### Data block
+-------+

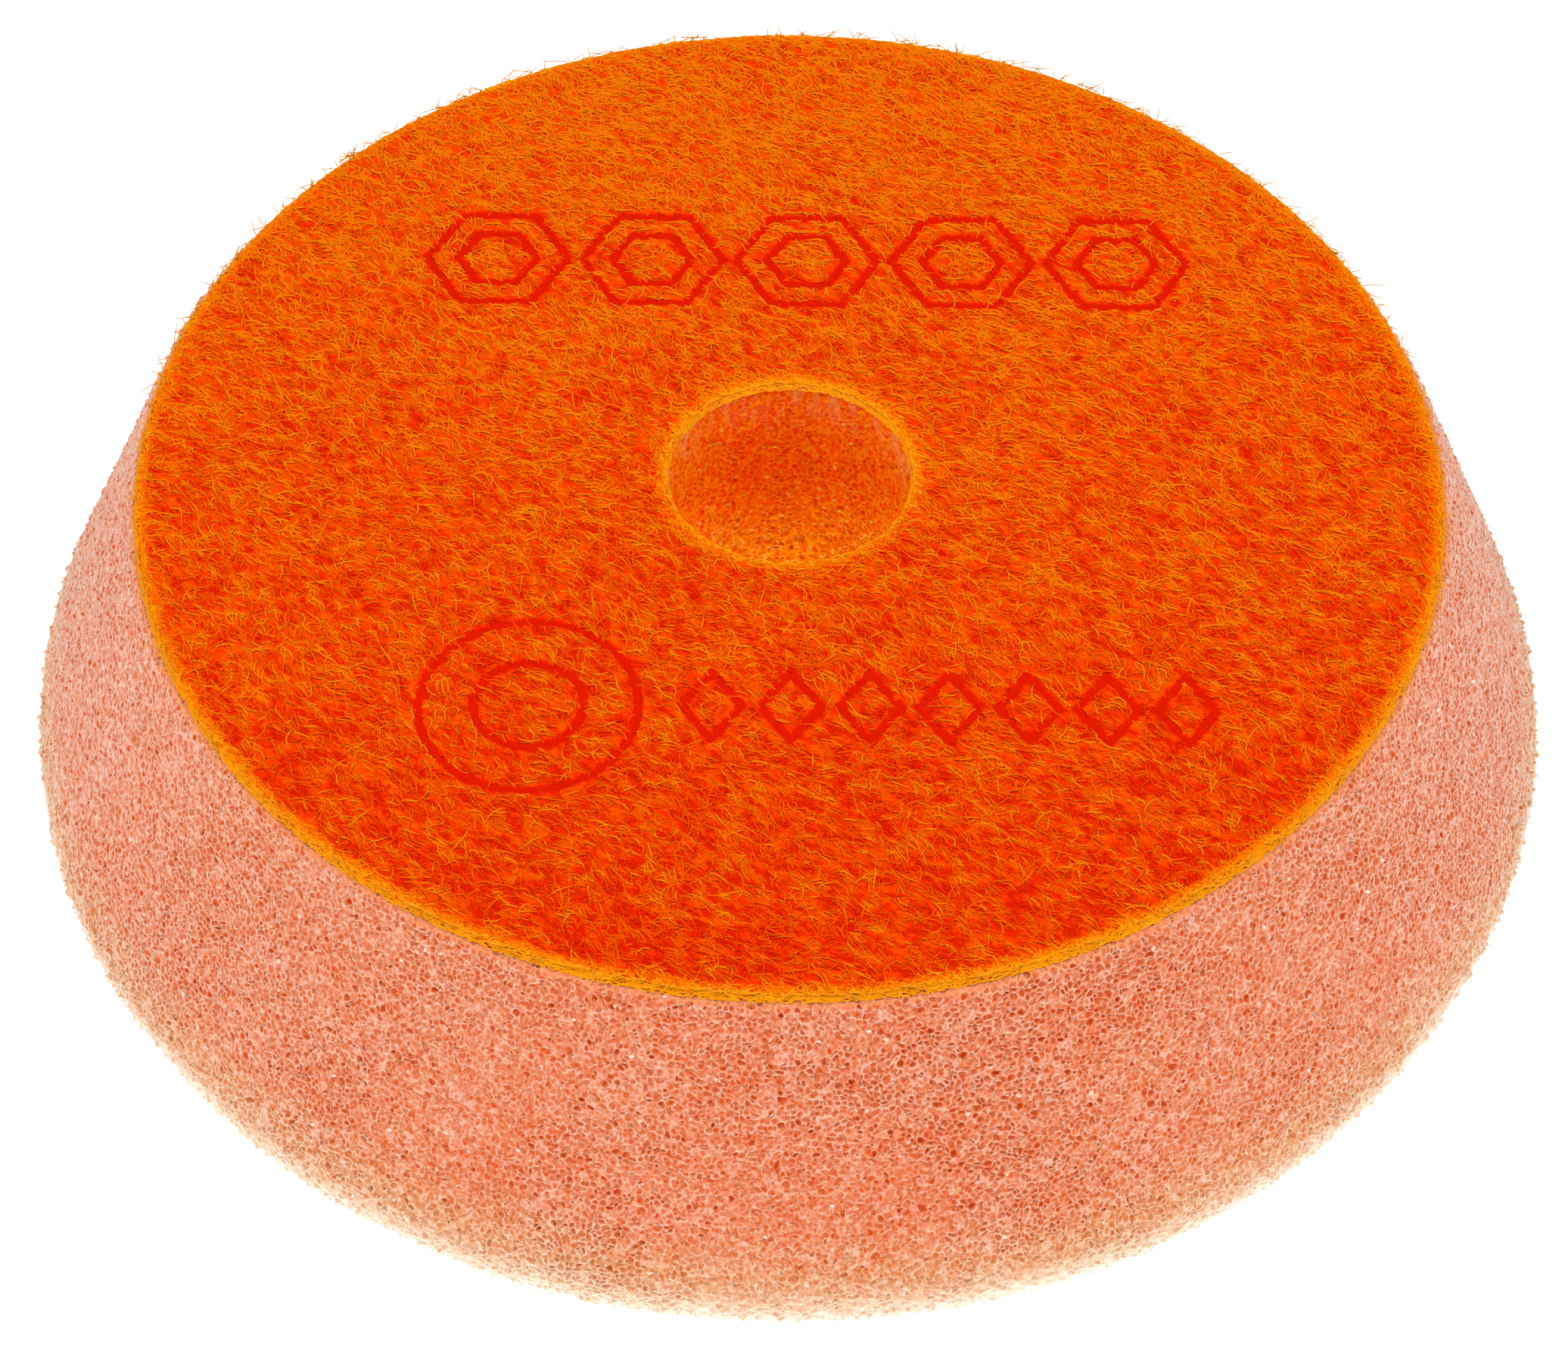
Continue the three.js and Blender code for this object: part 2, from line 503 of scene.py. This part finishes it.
def foam_material(name, sheen):
    """Pale struts round deeper orange cells, the deeper orange being painted shade down each pit. The wall
    of the hole is painted a brighter orange, for light that bounces round inside it, and has no sheen.
    Elsewhere the sheen stands for the struts' pale tips, which are all that shows at a slant."""
    shader = Shader(name, Roughness=1.0, Specular_IOR_Level=0.0,
                    Sheen_Weight=sheen, Sheen_Roughness=0.4, Sheen_Tint=linear(255, 238, 236),
                    Subsurface_Weight=1.0, Subsurface_Radius=(1.0, 0.8, 0.7), Subsurface_Scale=0.0003)
    place = shader.object_place()
    height = shader.node("SeparateXYZ", _0=place).outputs["Z"]
    away = shader.distance(shader.stretched(place, (1, 1, 0)))

    def below_top(depth):
        return (FOAM_TOP - depth) * MM

    # how deep in a cell a point is: the mesh's own cells, with finer ones and specks over them; the ramps
    # below paint it as shade, pale on the strut rims, deeper orange down each pit
    fine = shader.node("TexVoronoi", {"feature": "DISTANCE_TO_EDGE"}, Vector=place, Scale=2600.0,
                       Randomness=1.0)
    wall = shader.fade(fine.outputs["Distance"], 0.02, 0.30)
    depth = shader.maths("MULTIPLY_ADD", wall, 0.4, shader.attribute("pit_shade"))
    depth = shader.maths("ADD", depth, shader.fade(shader.noise(place, 160.0, 3.0), 0.0, 1.0, -0.16, 0.16))
    depth = shader.maths("ADD", depth, shader.fade(shader.noise(place, 2600.0, 1.0), 0.25, 0.75, -0.2, 0.2))
    side = shader.ramp(depth, [
        (0.05, linear(226, 172, 150)),
        (0.35, linear(216, 136, 101)),
        (0.75, linear(212, 97, 42)),
        (1.0, linear(210, 72, 12)),
    ])
    lower = shader.ramp(depth, [
        (0.05, linear(226, 204, 174)),
        (0.4, linear(214, 170, 122)),
        (1.0, linear(208, 128, 58)),
    ])
    hole = shader.ramp(depth, [
        (0.15, linear(255, 154, 10)),
        (0.4, linear(255, 112, 0)),
        (0.75, linear(253, 77, 0)),
    ])
    hole_lit_low = shader.ramp(depth, [
        (0.15, linear(248, 184, 20)),
        (0.4, linear(242, 154, 0)),
        (0.75, linear(234, 114, 0)),
    ])

    # painted light: the hole is painted yellower lower down, where the glowing table lights it, and painted
    # sheen runs down from its top in pale lines
    hole = shader.mix(shader.fade(height, below_top(7), below_top(15), smooth=True), hole, hole_lit_low)
    top_sheen = shader.fade(height, below_top(5), below_top(0), 0.0, 0.62, smooth=True)
    streaks = shader.fade(shader.noise(shader.stretched(place, (1, 1, 0.35)), 1500.0, 2.0), 0.46, 0.66)
    hole = shader.mix(shader.maths("MULTIPLY", top_sheen, streaks), hole, linear(255, 158, 92))
    inside = shader.fade(away, (HOLE_R + 0.3) * MM, (HOLE_R + 1.2) * MM, 1.0, 0.0, smooth=True)
    colour = shader.mix(inside, side, hole)

    # painted light: the round lower edge is painted paler, for the table's light that comes through it
    # where it is thin
    round_edge = shader.fade(away, (FACE_R - 3) * MM, (FACE_R + 0.5) * MM, smooth=True)
    thin = shader.fade(height, WIDEST_Z * 2.45 * MM, WIDEST_Z * 0.5 * MM, 0.0, 0.9, smooth=True)
    colour = shader.mix(shader.maths("MULTIPLY", thin, round_edge), colour, lower)
    foot_glow = shader.fade(height, WIDEST_Z * 1.5 * MM, WIDEST_Z * 0.6 * MM, 0.0, 0.45, smooth=True)
    colour = shader.mix(shader.maths("MULTIPLY", foot_glow, round_edge), colour, linear(236, 221, 206))

    # painted light: the ledge beside the backing is painted a warmer orange, for the orange light that the
    # loops throw into the shade there
    ledge = shader.fade(height, below_top(0.35), below_top(0.05), 0.0, 0.9, smooth=True)
    colour = shader.mix(ledge, colour, linear(234, 148, 100))

    # painted highlights: a few cut struts are painted pale as glints where they would catch the light, most
    # of them low on the wall of the hole
    low = shader.maths("MULTIPLY", shader.fade(height, below_top(8), below_top(15)), inside)
    unlit_share = shader.fade(low, 0.0, 1.0, 0.985, 0.25)
    glint = shader.node("TexVoronoi", Vector=shader.stretched(place, (1, 1, 1.6)), Scale=2000.0)
    chance = shader.node("SeparateColor", Color=glint.outputs["Color"]).outputs["Red"]
    near = shader.fade(glint.outputs["Distance"], 0.40, 0.20)
    lit = shader.maths("MULTIPLY", shader.maths("GREATER_THAN", chance, unlit_share), near)
    glint_colour = shader.mix(inside, linear(250, 220, 204), linear(255, 208, 96))
    colour = shader.mix(lit, colour, glint_colour)

    shader.link(colour, shader.bsdf.inputs["Base Color"])
    shader.bump(wall, 0.3, 0.0001, invert=True)
    return shader.material


# ---------------------------------------------------------------- the marks pressed into the pile

MARK_HALF_WIDTH = 0.23
HEXAGONS = [(1 + 10.4 * i, 19.3) for i in range(-2, 3)]
HEXAGON_APOTHEMS = (4.1, 2.3)
RING_CENTRE = (-16, -20)
RING_RADII = (6.8, 3.4)
DIAMONDS = [(10 + 4.9 * i, -19.9) for i in range(-3, 4)]
DIAMOND_HALVES = (1.9, 2.7)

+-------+

### What you will do
Go through the listing and copy all of it exactly.

### Exercise solution
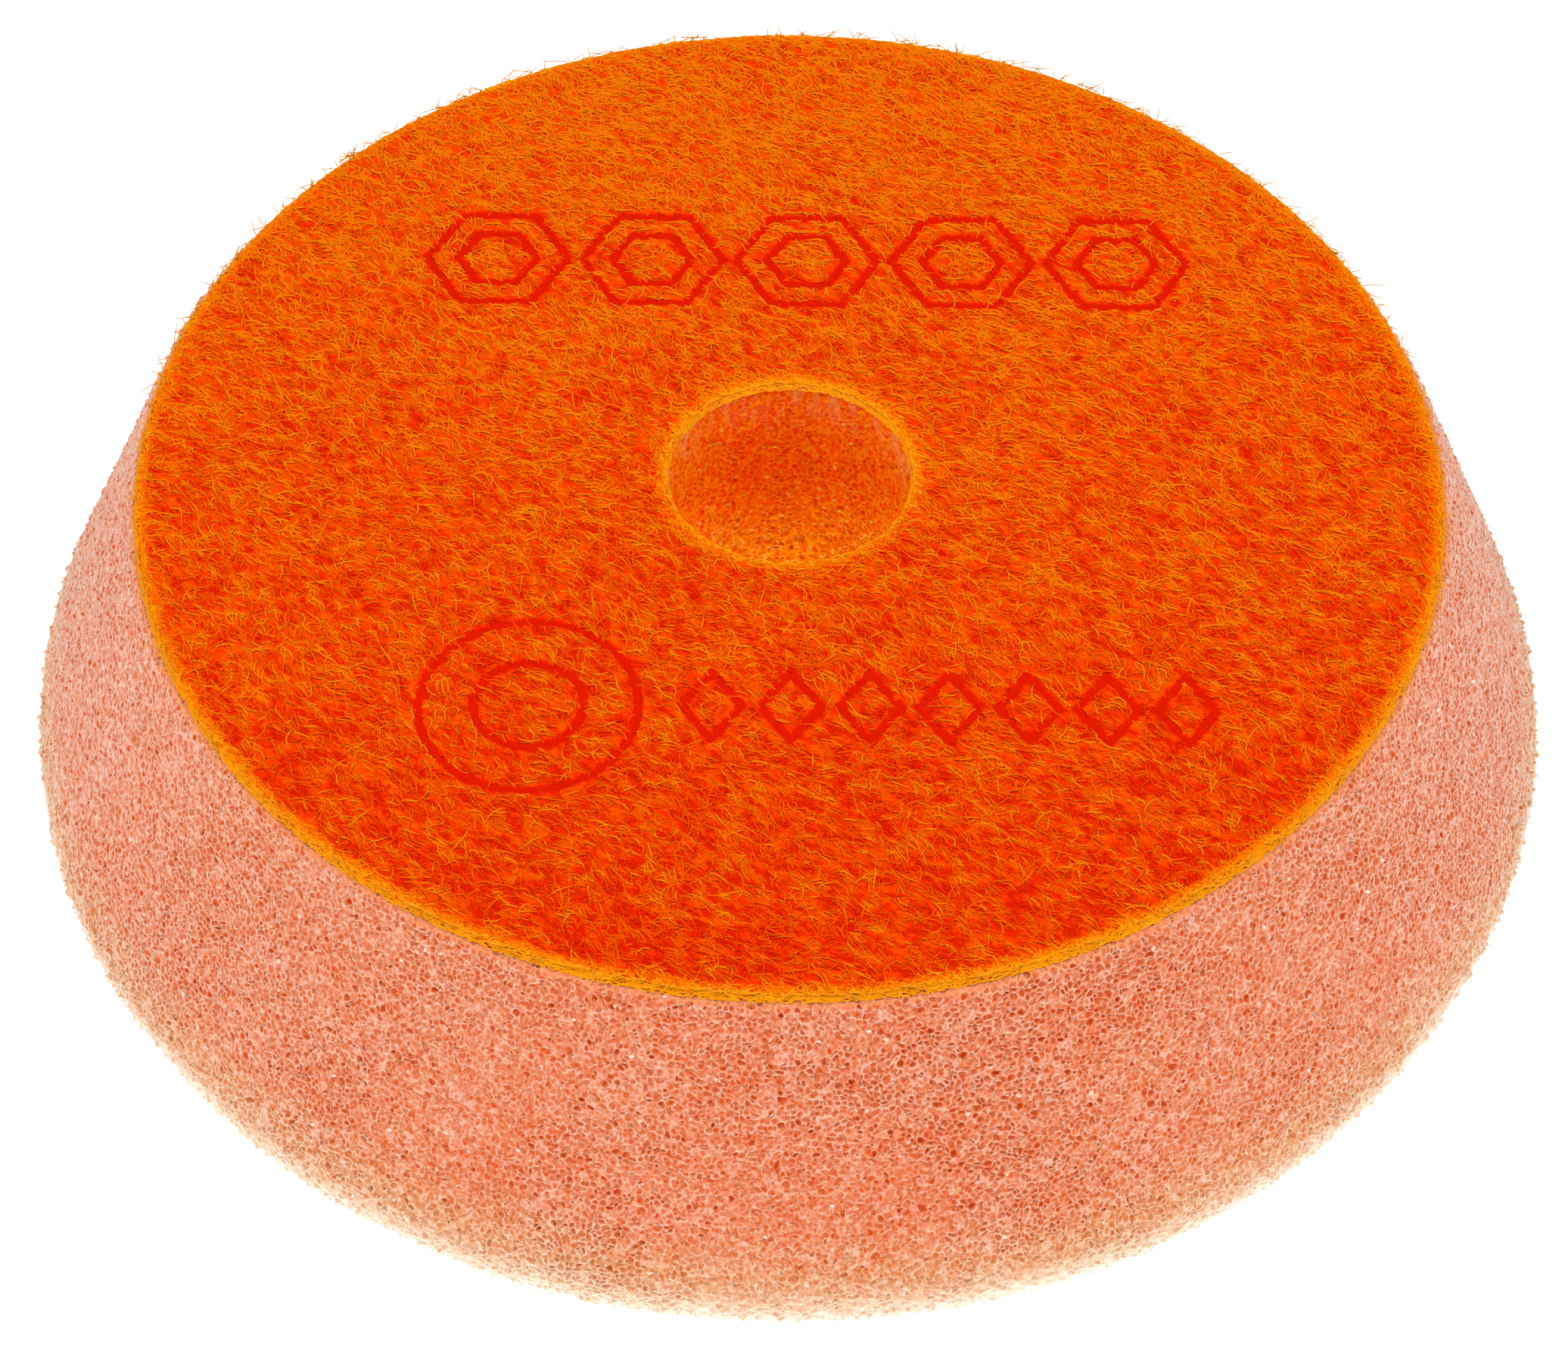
Continue the three.js and Blender code for this object: part 2, from line 503 of scene.py. This part finishes it.
def foam_material(name, sheen):
    """Pale struts round deeper orange cells, the deeper orange being painted shade down each pit. The wall
    of the hole is painted a brighter orange, for light that bounces round inside it, and has no sheen.
    Elsewhere the sheen stands for the struts' pale tips, which are all that shows at a slant."""
    shader = Shader(name, Roughness=1.0, Specular_IOR_Level=0.0,
                    Sheen_Weight=sheen, Sheen_Roughness=0.4, Sheen_Tint=linear(255, 238, 236),
                    Subsurface_Weight=1.0, Subsurface_Radius=(1.0, 0.8, 0.7), Subsurface_Scale=0.0003)
    place = shader.object_place()
    height = shader.node("SeparateXYZ", _0=place).outputs["Z"]
    away = shader.distance(shader.stretched(place, (1, 1, 0)))

    def below_top(depth):
        return (FOAM_TOP - depth) * MM

    # how deep in a cell a point is: the mesh's own cells, with finer ones and specks over them; the ramps
    # below paint it as shade, pale on the strut rims, deeper orange down each pit
    fine = shader.node("TexVoronoi", {"feature": "DISTANCE_TO_EDGE"}, Vector=place, Scale=2600.0,
                       Randomness=1.0)
    wall = shader.fade(fine.outputs["Distance"], 0.02, 0.30)
    depth = shader.maths("MULTIPLY_ADD", wall, 0.4, shader.attribute("pit_shade"))
    depth = shader.maths("ADD", depth, shader.fade(shader.noise(place, 160.0, 3.0), 0.0, 1.0, -0.16, 0.16))
    depth = shader.maths("ADD", depth, shader.fade(shader.noise(place, 2600.0, 1.0), 0.25, 0.75, -0.2, 0.2))
    side = shader.ramp(depth, [
        (0.05, linear(226, 172, 150)),
        (0.35, linear(216, 136, 101)),
        (0.75, linear(212, 97, 42)),
        (1.0, linear(210, 72, 12)),
    ])
    lower = shader.ramp(depth, [
        (0.05, linear(226, 204, 174)),
        (0.4, linear(214, 170, 122)),
        (1.0, linear(208, 128, 58)),
    ])
    hole = shader.ramp(depth, [
        (0.15, linear(255, 154, 10)),
        (0.4, linear(255, 112, 0)),
        (0.75, linear(253, 77, 0)),
    ])
    hole_lit_low = shader.ramp(depth, [
        (0.15, linear(248, 184, 20)),
        (0.4, linear(242, 154, 0)),
        (0.75, linear(234, 114, 0)),
    ])

    # painted light: the hole is painted yellower lower down, where the glowing table lights it, and painted
    # sheen runs down from its top in pale lines
    hole = shader.mix(shader.fade(height, below_top(7), below_top(15), smooth=True), hole, hole_lit_low)
    top_sheen = shader.fade(height, below_top(5), below_top(0), 0.0, 0.62, smooth=True)
    streaks = shader.fade(shader.noise(shader.stretched(place, (1, 1, 0.35)), 1500.0, 2.0), 0.46, 0.66)
    hole = shader.mix(shader.maths("MULTIPLY", top_sheen, streaks), hole, linear(255, 158, 92))
    inside = shader.fade(away, (HOLE_R + 0.3) * MM, (HOLE_R + 1.2) * MM, 1.0, 0.0, smooth=True)
    colour = shader.mix(inside, side, hole)

    # painted light: the round lower edge is painted paler, for the table's light that comes through it
    # where it is thin
    round_edge = shader.fade(away, (FACE_R - 3) * MM, (FACE_R + 0.5) * MM, smooth=True)
    thin = shader.fade(height, WIDEST_Z * 2.45 * MM, WIDEST_Z * 0.5 * MM, 0.0, 0.9, smooth=True)
    colour = shader.mix(shader.maths("MULTIPLY", thin, round_edge), colour, lower)
    foot_glow = shader.fade(height, WIDEST_Z * 1.5 * MM, WIDEST_Z * 0.6 * MM, 0.0, 0.45, smooth=True)
    colour = shader.mix(shader.maths("MULTIPLY", foot_glow, round_edge), colour, linear(236, 221, 206))

    # painted light: the ledge beside the backing is painted a warmer orange, for the orange light that the
    # loops throw into the shade there
    ledge = shader.fade(height, below_top(0.35), below_top(0.05), 0.0, 0.9, smooth=True)
    colour = shader.mix(ledge, colour, linear(234, 148, 100))

    # painted highlights: a few cut struts are painted pale as glints where they would catch the light, most
    # of them low on the wall of the hole
    low = shader.maths("MULTIPLY", shader.fade(height, below_top(8), below_top(15)), inside)
    unlit_share = shader.fade(low, 0.0, 1.0, 0.985, 0.25)
    glint = shader.node("TexVoronoi", Vector=shader.stretched(place, (1, 1, 1.6)), Scale=2000.0)
    chance = shader.node("SeparateColor", Color=glint.outputs["Color"]).outputs["Red"]
    near = shader.fade(glint.outputs["Distance"], 0.40, 0.20)
    lit = shader.maths("MULTIPLY", shader.maths("GREATER_THAN", chance, unlit_share), near)
    glint_colour = shader.mix(inside, linear(250, 220, 204), linear(255, 208, 96))
    colour = shader.mix(lit, colour, glint_colour)

    shader.link(colour, shader.bsdf.inputs["Base Color"])
    shader.bump(wall, 0.3, 0.0001, invert=True)
    return shader.material


# ---------------------------------------------------------------- the marks pressed into the pile

MARK_HALF_WIDTH = 0.23
HEXAGONS = [(1 + 10.4 * i, 19.3) for i in range(-2, 3)]
HEXAGON_APOTHEMS = (4.1, 2.3)
RING_CENTRE = (-16, -20)
RING_RADII = (6.8, 3.4)
DIAMONDS = [(10 + 4.9 * i, -19.9) for i in range(-3, 4)]
DIAMOND_HALVES = (1.9, 2.7)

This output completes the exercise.